The judgment in No. 87-1622 is
Affirmed.
About 90 million acres of tribal land were alienated through allotment and sale of surplus lands by 1934, amounting to approximately two-thirds of the total land held by Indian tribes in 1887. See Cohen 614 (citing Office of Indian Affairs, Dept, of Interior, Indian Land Tenure, Economic Status, and Population Trends (1935)).
The labels “closed area” and “open area” are, of course, irrelevant to my analysis. What is important is that the Tribe has maintained a defined *438area in which only a very small percentage of the land is held in fee and another defined area in which approximately half of the land is held in fee.

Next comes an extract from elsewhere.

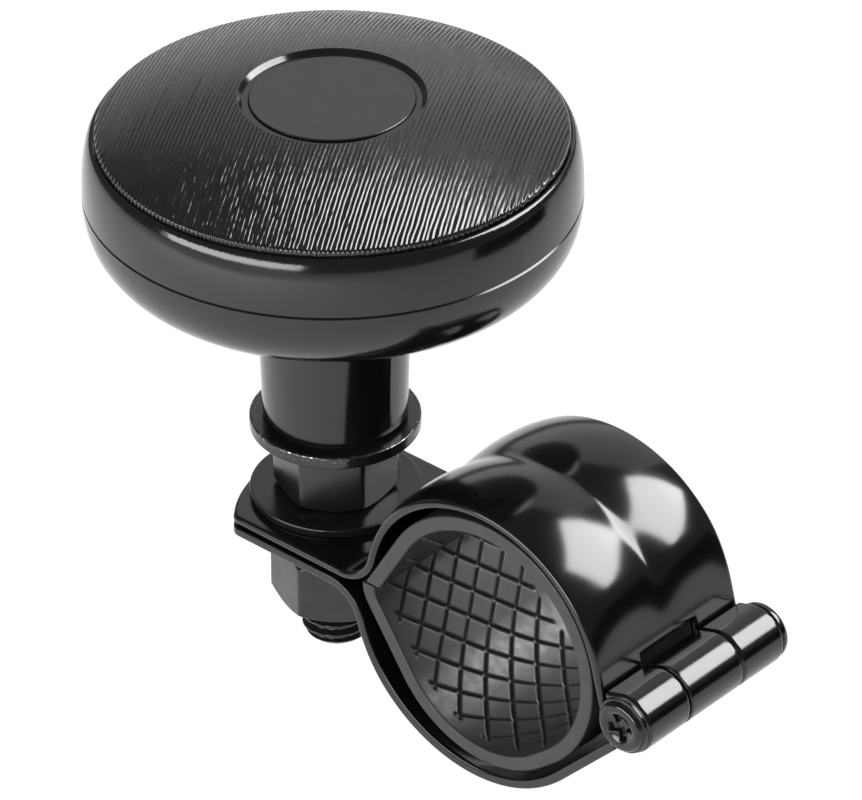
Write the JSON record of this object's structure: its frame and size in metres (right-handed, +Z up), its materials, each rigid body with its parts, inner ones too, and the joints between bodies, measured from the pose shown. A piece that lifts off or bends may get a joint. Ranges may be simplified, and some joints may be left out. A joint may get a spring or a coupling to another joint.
{
  "type": "steering wheel spinner knob",
  "caption": "Round spinner knob that turns on a ball bearing above a hinged strap clamp with a rubber liner, which one nut closes round a steering wheel's rim.",
  "frame": {"origin": "centre of the liner's bore, where the wheel's rim goes, halfway along the clamp's width", "axes": "+Y along the gripped rim, +X from the post to the hinge, +Z up along the post to the knob"},
  "size_m": [0.1009, 0.0666, 0.0855],
  "materials": {
    "clamp_coat": "high-gloss black coating on pressed steel",
    "pin_coat": "gloss black coating",
    "spindle_coat": "satin black coating on turned steel",
    "nut_oxide": "satin black oxide",
    "liner_rubber": "satin dark grey rubber",
    "shell_plastic": "high-gloss black plastic",
    "insert_plastic": "semi-gloss black plastic with fine grain lines",
    "medallion_plastic": "smooth satin black plastic",
    "bush_acetal": "natural acetal",
    "race_steel": "ground bearing steel",
    "ball_steel": "polished bearing steel",
    "spring_steel": "zinc-plated steel"
  },
  "bodies": {
    "clamp_and_spindle": {"upper_clamp_half": "clamp_coat", "rim_liner": "liner_rubber", "spindle": "spindle_coat", "collar_washer": "spindle_coat", "bearing_inner_race": "race_steel", "thrust_washer": "race_steel", "retaining_ring": "spring_steel", "hinge_sleeve": "pin_coat", "hinge_screw": "pin_coat"},
    "knob": {"top_insert": "insert_plastic", "centre_medallion": "medallion_plastic", "upper_shell": "shell_plastic", "lower_shell": "shell_plastic", "shell_screws": "spring_steel", "bearing_outer_race": "race_steel", "bearing_shields": "race_steel", "neck_bush": "bush_acetal"},
    "ball_cage": {"bearing_cage": "race_steel", "bearing_balls": "ball_steel"},
    "nut_stack": {"hex_nut": "nut_oxide", "spring_washer": "nut_oxide", "flat_washer": "nut_oxide"},
    "lower_jaw": {"lower_clamp_half": "clamp_coat"}
  },
  "joints": [
    {"name": "knob_spin", "type": "hinge", "parent": "clamp_and_spindle", "child": "knob", "pos_m": [-0.0392, 0, 0.04], "axis": [0, 0, 1], "continuous": true},
    {"name": "cage_spin", "type": "hinge", "parent": "clamp_and_spindle", "child": "ball_cage", "pos_m": [-0.0392, 0, 0.04], "axis": [0, 0, 1], "continuous": true},
    {"name": "nut_slide", "type": "slide", "parent": "clamp_and_spindle", "child": "nut_stack", "axis": [0, 0, -1], "range_m": [0, 0.08]},
    {"name": "jaw_hinge", "type": "hinge", "parent": "clamp_and_spindle", "child": "lower_jaw", "pos_m": [0.0241, 0, -0.0015], "axis": [0, -1, 0], "range_deg": [0, 60.4]}
  ],
  "couplings": [
    {"joint": "cage_spin", "follows": "knob_spin", "ratio": 0.6},
    {"joint": "jaw_hinge", "follows": "nut_slide", "rad_per_m": 13.158}
  ]
}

Because the county did not appeal, we are not presented with the question whether the county might possess concurrent zoning jurisdiction over the closed area. The possibility that the county might have jurisdiction to prohibit certain land uses in the closed area does not suggest that the Tribe lacks similar authority. This sort of concurrent jurisdiction, if it does exist, is simply a product of the unique overlapping of governmental authority that characterizes much of our Indian-law jurisprudence. See, e. g., Cotton Petroleum Corp. v. New Mexico, 490 U. S. 163 (1989). Moreover, overlapping land-use regulations are not inherently suspect. The developer of land in the vicinity of an airport, for example, must comply with local zoning laws and federal limitations on the height of buildings that may obstruct air travel. Likewise, federal and state environmental protection requirements may be superimposed on county or tribal zoning ordinances. Although the potential for conflict between a county’s rules and a tribe’s rules is certainly substantial, it is neither inevitable nor incapable of resolution by a tolerant and cooperative approach to the prob*441lems that are generated by the continuing growth and complexity of our diverse society.
According to the 1980 Census, the total population of the portion of the Yakima Reservation within Yakima County is 24,750, of whom 4,908 are Indians. U. S. Dept, of Commerce, Bureau of Census, 1980 Census of Population 49 — 460 (Table 192) (1983).